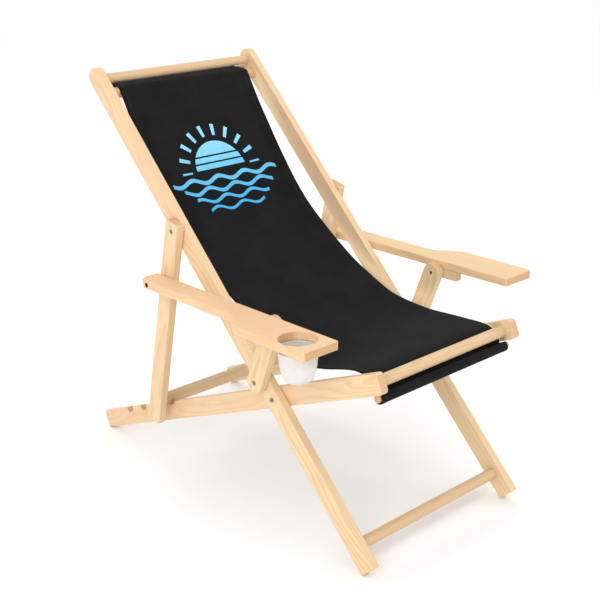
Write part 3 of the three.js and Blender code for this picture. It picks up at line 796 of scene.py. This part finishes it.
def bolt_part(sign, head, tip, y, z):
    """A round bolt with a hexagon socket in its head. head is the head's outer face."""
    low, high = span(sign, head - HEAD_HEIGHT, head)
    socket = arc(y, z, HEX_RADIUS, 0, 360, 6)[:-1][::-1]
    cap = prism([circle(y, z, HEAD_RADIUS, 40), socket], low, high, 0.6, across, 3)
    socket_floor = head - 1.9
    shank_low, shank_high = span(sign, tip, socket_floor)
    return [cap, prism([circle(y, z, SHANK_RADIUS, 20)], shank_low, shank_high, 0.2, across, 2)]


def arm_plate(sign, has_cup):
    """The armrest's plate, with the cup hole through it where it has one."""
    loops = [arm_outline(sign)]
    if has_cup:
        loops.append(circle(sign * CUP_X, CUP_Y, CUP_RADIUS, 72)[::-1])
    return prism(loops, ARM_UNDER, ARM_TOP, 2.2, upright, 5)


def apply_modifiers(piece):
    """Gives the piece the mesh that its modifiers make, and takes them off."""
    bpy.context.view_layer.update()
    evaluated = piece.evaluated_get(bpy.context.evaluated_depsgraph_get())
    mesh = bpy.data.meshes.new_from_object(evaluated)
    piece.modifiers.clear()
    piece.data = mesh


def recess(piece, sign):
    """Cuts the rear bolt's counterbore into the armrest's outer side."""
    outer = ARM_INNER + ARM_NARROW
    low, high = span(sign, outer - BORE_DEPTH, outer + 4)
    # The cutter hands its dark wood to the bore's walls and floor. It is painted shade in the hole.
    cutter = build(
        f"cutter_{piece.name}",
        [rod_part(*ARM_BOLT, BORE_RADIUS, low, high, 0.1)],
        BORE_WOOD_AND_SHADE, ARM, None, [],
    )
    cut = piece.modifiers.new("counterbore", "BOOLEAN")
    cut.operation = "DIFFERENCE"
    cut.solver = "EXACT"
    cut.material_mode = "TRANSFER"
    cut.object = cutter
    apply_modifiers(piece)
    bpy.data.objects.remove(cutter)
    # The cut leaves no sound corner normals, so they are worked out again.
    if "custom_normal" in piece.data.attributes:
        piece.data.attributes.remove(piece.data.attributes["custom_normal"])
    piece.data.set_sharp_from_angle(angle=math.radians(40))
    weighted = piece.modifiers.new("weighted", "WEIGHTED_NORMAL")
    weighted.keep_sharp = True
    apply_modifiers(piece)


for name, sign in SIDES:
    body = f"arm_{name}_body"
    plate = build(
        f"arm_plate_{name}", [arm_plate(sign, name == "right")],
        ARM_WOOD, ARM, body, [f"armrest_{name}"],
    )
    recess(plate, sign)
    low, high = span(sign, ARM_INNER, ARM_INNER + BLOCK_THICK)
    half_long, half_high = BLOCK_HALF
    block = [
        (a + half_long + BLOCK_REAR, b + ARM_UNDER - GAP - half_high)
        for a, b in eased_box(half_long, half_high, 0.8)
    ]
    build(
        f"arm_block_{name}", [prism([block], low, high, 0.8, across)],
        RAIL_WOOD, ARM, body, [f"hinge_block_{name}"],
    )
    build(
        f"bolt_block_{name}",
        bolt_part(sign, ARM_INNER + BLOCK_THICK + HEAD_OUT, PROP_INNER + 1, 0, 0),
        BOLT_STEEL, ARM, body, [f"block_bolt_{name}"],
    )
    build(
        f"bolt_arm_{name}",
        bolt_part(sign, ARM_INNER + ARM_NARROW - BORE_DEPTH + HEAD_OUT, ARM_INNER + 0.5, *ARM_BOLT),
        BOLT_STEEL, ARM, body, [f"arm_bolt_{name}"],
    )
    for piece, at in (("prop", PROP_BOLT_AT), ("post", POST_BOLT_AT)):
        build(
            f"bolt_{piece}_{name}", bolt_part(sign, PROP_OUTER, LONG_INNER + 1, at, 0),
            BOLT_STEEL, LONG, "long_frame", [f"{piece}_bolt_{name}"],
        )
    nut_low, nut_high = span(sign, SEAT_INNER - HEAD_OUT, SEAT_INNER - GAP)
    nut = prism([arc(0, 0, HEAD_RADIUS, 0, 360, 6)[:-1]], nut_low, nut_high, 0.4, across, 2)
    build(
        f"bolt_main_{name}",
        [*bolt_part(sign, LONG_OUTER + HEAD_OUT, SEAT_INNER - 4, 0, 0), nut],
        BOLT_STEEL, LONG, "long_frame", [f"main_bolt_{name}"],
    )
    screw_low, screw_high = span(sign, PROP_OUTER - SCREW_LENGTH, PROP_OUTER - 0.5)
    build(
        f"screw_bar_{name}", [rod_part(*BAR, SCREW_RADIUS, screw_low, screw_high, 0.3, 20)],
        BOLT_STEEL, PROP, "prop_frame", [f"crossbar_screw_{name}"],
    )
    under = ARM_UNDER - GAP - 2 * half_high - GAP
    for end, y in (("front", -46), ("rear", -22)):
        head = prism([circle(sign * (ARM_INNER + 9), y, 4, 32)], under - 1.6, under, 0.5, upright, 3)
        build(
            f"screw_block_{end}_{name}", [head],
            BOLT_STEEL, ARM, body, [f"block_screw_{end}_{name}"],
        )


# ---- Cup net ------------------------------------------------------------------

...

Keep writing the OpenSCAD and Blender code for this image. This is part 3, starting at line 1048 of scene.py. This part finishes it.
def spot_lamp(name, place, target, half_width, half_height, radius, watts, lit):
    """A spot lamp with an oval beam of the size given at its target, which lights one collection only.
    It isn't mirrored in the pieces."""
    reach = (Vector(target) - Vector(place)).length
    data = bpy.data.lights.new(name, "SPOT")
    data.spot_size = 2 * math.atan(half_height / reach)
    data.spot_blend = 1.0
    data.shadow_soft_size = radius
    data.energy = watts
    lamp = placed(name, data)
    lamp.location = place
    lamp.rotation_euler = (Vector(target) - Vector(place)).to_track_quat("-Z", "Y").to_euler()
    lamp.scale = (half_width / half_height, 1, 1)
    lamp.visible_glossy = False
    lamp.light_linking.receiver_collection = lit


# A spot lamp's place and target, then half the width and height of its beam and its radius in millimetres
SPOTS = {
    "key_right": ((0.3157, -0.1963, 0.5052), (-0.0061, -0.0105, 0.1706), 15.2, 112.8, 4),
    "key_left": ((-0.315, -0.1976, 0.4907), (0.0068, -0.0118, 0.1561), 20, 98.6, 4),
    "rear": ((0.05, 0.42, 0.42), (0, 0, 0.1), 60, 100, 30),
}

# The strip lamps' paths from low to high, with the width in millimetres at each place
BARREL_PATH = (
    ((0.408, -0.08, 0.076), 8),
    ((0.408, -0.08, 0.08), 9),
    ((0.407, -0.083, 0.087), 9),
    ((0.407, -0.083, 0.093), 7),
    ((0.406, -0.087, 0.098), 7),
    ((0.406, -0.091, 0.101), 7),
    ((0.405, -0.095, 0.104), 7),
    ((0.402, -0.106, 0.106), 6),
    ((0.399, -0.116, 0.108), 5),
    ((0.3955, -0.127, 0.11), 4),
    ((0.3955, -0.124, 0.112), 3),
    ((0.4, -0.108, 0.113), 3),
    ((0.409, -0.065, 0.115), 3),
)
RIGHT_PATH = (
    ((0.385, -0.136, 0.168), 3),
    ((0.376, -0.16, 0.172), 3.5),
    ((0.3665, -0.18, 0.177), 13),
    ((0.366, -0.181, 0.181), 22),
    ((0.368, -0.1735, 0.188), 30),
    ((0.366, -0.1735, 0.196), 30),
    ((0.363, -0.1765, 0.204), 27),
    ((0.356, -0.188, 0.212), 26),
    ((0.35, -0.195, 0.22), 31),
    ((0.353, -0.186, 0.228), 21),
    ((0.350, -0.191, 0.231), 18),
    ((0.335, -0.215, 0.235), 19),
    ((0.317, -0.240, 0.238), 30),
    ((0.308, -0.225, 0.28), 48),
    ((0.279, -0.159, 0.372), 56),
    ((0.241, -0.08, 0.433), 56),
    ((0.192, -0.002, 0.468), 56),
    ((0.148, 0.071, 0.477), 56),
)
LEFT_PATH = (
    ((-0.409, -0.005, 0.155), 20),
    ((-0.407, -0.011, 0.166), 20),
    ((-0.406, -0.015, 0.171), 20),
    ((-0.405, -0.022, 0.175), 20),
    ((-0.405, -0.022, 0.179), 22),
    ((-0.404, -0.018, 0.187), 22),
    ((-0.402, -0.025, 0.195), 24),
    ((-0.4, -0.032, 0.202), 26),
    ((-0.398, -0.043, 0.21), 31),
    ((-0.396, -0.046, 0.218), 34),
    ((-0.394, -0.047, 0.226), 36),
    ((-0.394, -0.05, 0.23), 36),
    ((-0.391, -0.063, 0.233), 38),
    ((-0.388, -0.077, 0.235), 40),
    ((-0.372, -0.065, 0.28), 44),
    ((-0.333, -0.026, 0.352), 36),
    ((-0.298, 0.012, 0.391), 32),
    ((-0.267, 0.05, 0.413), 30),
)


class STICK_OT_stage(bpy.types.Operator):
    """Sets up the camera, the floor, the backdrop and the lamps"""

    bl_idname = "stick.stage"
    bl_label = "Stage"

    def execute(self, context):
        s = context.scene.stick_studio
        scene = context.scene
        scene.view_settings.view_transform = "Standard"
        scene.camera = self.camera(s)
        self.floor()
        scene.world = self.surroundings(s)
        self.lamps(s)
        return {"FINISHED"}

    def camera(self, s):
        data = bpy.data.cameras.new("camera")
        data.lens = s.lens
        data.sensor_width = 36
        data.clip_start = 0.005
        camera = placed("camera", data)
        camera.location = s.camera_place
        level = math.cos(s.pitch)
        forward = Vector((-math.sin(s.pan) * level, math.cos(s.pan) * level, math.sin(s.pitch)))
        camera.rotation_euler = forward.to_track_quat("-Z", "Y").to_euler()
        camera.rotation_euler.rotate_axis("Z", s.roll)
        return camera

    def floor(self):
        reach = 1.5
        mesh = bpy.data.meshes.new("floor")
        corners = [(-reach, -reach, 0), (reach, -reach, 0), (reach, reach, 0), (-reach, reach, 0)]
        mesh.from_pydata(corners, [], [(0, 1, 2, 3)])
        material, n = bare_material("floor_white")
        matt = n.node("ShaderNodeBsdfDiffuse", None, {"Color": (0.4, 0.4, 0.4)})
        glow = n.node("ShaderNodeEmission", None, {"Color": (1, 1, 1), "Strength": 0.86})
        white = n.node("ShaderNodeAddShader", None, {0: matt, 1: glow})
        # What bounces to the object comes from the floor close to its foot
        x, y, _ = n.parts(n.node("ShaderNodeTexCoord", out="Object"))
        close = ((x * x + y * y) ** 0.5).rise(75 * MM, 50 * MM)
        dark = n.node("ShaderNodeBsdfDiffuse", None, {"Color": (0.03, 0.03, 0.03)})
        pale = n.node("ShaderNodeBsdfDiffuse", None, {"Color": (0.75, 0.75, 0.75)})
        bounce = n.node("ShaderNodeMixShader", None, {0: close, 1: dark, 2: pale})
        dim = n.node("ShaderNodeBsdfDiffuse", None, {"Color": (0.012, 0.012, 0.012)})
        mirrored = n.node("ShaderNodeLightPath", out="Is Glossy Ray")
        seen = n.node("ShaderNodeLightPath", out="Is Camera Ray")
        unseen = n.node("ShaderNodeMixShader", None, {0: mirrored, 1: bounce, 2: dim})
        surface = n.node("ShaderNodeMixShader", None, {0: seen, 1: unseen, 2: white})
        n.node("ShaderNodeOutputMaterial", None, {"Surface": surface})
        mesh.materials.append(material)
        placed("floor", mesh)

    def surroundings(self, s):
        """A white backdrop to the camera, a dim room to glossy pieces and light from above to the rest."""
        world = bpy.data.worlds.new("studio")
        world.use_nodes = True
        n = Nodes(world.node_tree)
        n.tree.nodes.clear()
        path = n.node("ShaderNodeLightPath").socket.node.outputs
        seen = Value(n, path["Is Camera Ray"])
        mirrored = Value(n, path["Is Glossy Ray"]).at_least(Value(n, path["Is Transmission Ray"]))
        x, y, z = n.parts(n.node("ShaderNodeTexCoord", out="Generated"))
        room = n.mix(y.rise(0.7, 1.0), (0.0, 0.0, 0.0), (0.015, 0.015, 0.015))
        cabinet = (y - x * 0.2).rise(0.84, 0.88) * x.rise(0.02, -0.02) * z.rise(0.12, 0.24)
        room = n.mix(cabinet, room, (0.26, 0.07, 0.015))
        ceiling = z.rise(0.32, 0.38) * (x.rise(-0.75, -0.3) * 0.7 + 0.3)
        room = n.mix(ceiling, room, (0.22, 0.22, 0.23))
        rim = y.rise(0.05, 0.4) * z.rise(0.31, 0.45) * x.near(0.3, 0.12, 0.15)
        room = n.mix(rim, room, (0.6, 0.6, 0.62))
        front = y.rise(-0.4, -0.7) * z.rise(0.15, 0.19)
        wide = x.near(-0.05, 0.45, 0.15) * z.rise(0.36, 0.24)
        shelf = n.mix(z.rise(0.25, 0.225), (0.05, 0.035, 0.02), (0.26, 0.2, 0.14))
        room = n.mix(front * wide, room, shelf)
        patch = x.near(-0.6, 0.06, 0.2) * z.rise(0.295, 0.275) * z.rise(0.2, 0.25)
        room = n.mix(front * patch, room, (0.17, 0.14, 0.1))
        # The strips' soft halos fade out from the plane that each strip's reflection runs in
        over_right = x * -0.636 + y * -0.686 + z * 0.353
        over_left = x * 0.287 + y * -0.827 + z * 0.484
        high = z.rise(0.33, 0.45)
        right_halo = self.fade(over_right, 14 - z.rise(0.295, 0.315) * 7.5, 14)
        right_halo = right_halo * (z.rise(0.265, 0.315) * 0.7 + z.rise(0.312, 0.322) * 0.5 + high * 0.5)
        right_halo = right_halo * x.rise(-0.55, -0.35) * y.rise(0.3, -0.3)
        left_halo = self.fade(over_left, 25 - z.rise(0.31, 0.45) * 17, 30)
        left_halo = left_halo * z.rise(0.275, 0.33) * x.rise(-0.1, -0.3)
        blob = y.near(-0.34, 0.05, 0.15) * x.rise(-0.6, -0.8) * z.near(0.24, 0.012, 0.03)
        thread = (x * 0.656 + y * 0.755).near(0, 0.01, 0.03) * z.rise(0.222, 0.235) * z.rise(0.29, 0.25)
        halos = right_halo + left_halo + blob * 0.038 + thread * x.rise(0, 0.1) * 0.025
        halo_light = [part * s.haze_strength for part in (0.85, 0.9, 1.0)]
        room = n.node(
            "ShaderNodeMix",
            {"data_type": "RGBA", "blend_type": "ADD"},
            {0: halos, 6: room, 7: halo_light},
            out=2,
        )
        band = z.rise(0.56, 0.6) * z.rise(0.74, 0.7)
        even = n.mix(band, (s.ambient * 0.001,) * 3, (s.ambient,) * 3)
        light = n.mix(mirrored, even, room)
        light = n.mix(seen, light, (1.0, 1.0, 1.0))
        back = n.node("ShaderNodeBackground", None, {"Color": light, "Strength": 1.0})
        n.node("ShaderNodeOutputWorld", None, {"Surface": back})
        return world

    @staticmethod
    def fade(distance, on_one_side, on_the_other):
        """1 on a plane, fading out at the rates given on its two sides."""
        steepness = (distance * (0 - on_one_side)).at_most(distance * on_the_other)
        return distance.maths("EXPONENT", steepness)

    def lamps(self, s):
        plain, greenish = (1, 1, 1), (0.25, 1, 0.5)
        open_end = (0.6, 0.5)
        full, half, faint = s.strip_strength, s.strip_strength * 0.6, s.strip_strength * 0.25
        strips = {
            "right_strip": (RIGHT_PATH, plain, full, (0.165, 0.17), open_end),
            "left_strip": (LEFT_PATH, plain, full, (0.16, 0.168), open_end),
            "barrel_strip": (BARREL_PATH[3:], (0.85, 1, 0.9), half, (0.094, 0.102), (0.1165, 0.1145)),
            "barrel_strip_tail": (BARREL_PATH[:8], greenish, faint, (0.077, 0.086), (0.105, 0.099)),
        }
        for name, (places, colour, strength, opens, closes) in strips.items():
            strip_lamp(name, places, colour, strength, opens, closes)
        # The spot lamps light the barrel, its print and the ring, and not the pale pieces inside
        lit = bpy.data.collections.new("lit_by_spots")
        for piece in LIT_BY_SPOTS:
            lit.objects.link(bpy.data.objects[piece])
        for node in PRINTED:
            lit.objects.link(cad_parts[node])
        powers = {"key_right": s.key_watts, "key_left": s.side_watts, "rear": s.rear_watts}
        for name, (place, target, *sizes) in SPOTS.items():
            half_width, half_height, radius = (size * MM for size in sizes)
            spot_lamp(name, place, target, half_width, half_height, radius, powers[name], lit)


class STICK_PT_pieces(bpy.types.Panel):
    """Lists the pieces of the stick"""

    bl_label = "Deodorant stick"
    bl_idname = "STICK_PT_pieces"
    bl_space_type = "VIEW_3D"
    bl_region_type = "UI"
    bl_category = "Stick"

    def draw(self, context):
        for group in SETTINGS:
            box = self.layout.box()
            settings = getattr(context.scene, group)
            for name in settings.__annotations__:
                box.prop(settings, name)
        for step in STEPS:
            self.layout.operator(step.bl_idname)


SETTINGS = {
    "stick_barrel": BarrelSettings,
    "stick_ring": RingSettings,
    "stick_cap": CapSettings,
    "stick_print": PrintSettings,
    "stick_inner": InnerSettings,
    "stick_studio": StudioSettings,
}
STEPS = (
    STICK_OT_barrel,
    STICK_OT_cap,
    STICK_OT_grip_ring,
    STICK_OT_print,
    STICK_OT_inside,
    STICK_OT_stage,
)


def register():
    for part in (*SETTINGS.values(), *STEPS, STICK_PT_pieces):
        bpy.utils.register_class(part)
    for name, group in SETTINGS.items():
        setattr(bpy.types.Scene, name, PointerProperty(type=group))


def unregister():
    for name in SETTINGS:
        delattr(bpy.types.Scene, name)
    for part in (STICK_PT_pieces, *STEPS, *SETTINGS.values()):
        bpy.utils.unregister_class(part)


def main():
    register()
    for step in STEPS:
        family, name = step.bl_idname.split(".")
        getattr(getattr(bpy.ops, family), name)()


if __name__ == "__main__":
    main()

■ JOB:
Going through the entries above line by line, work out how many lines include the word "this". Only the number is required.

■ ANSWER BELOW:
2